From: Andy Shevchenko
Date: Tue Aug 15 2023 - 10:44:51 EST


On Tue, Aug 15, 2023 at 03:07:50PM +0200, Linus Walleij wrote:
> On Tue, Aug 15, 2023 at 2:57 PM Andy Shevchenko
> <andriy.shevchenko@xxxxxxxxxxxxxxx> wrote:
> > On Tue, Aug 15, 2023 at 01:40:22PM +0200, Linus Walleij wrote:
> > > On Tue, Aug 15, 2023 at 11:50 AM Andy Shevchenko
> > > <andriy.shevchenko@xxxxxxxxxxxxxxx> wrote:
> > > > On Fri, Aug 11, 2023 at 09:30:34PM +0200, Bartosz Golaszewski wrote:

...

> > > > > + module_put(desc->gdev->owner);
> > > > > + gpio_device_put(desc->gdev);
> > > >
> > > > So, if gdev can be NULL, you will get an Oops with new code.
> > >
> > > I read it such that gdev->chip can be NULL, but not gdev,
> > > and desc->gdev->owner is fine to reference?
> >
> > Basically the Q is
> > "if desc is non-NULL, does it guarantee that gdev is non-NULL either?"
>
> gdev->desc is assigned in one single spot, which is in
> gpiochip_add_data_with_key():
>
> for (i = 0; i < gc->ngpio; i++)
> gdev->descs[i].gdev = gdev;
>
> It is never assigned anywhere else, so I guess yes.
>
> We may also ask if it is ever invalid (i.e. if desc->gdev can point to
> junk).
>
> A gdev turns to junk when its reference count goes down to zero
> and gpiodev_release() is called effectively calling kfree() on the
> struct gpio_device *.
>
> But that can only happen as a result of module_put() getting
> called, pulling the references down to zero.
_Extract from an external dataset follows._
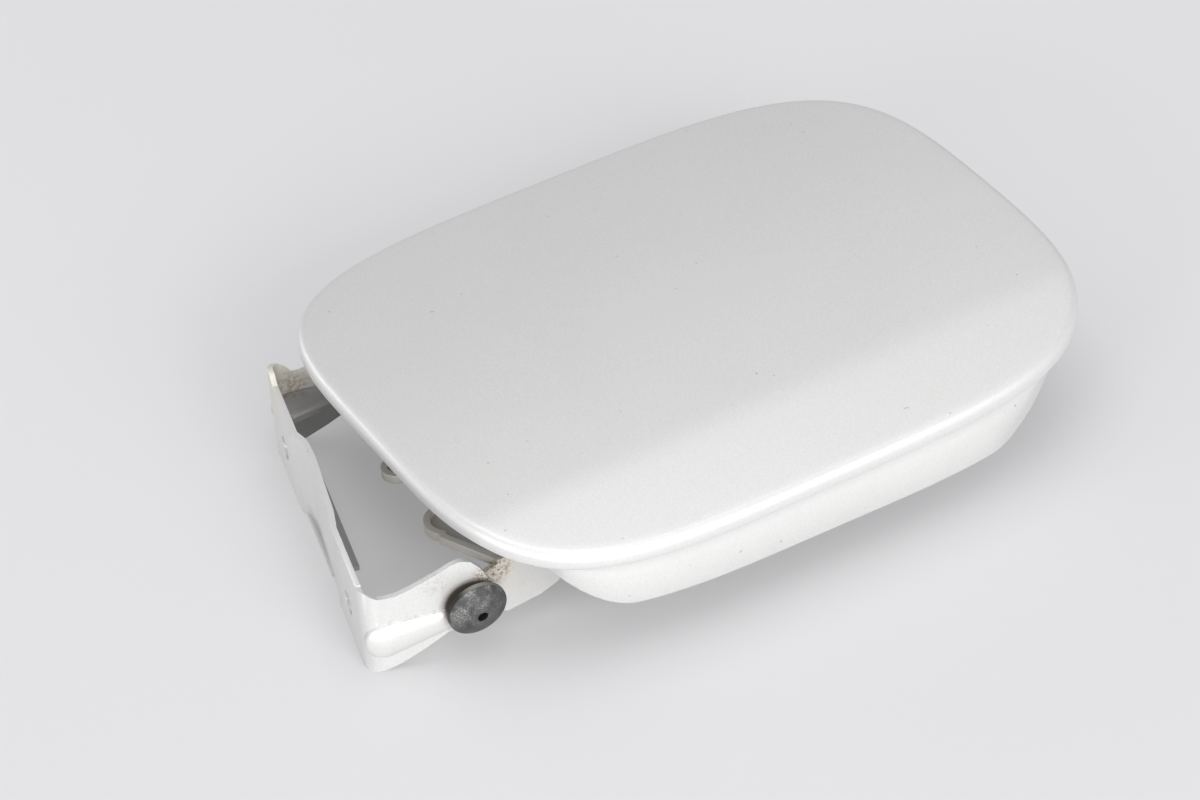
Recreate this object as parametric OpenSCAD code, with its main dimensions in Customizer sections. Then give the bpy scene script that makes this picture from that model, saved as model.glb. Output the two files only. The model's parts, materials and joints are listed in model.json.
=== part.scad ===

Which is what we
> are discussing. The line after module_put(), desc->gdev
> *could* be NULL.

Yes.

> But then we just call gpio_device_put(desc->gdev) which is
> just a call to device_put(), which is NULL-tolerant.

But gpio_device_put() does not NULL tolerant.
So, oops in this line then.

--
With Best Regards,
Andy Shevchenko